In the first case the default constructor is called, and then the assignment operator is invoked on a which requires a temporary variable to be constructed.
In the second case the copy constructor is used.
An intelligent enough compiler will work out what optimizations are possible. But, if the copy constructor is user supplied then I don't see how the compiler can optimize out the temporary variable. It has to invoke the copy constructor, and to do that it has to have another instance.
The difference between Rob Walker's example is called Return Value Optimisation (RVO) if you want to google for it.
Incidentally, if you want to enure your object gets returned in the most efficient manner, create the object on the heap (ie via new) using a shared_ptr and return a shared_ptr instead. The pointer gets returned and reference counts correctly.
That is perfectly reasonable C++.
This is perfectly legal C++ and any compiler should accept it. What makes you think it might be doing something wrong?
That's the best way to do it if your class is pretty lightweight - I mean that it isn't very expensive to make a copy of it.
One side effect of that method though is that it does tend to make it more likely to have temporary objects created, although that can depend on how well the compiler can optimize things.
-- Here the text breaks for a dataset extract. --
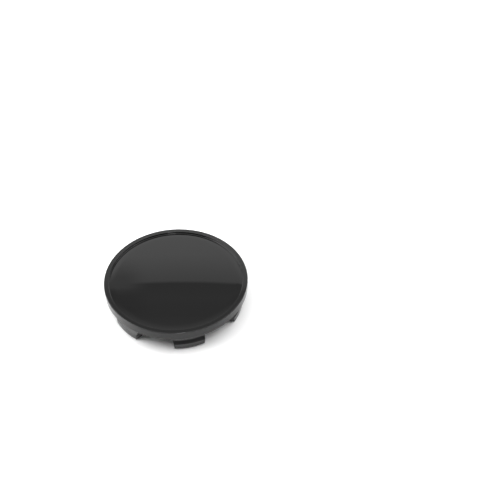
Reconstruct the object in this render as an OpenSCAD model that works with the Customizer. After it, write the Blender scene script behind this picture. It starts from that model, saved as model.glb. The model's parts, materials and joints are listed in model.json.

For more heavyweight classes that you want to make sure are not copied (say for example a large bitmap image) then it is a good idea to pass stuff like that around as a reference parameter which then gets filled in, just to make absolutely sure that there won't be any temporary objects created.
Overall it can happen that simplifying syntax and making things turned more directly can have a side effect of creating more temporary objects in expressions, just something that you should keep in mind when designing the interfaces for more heavyweight objects.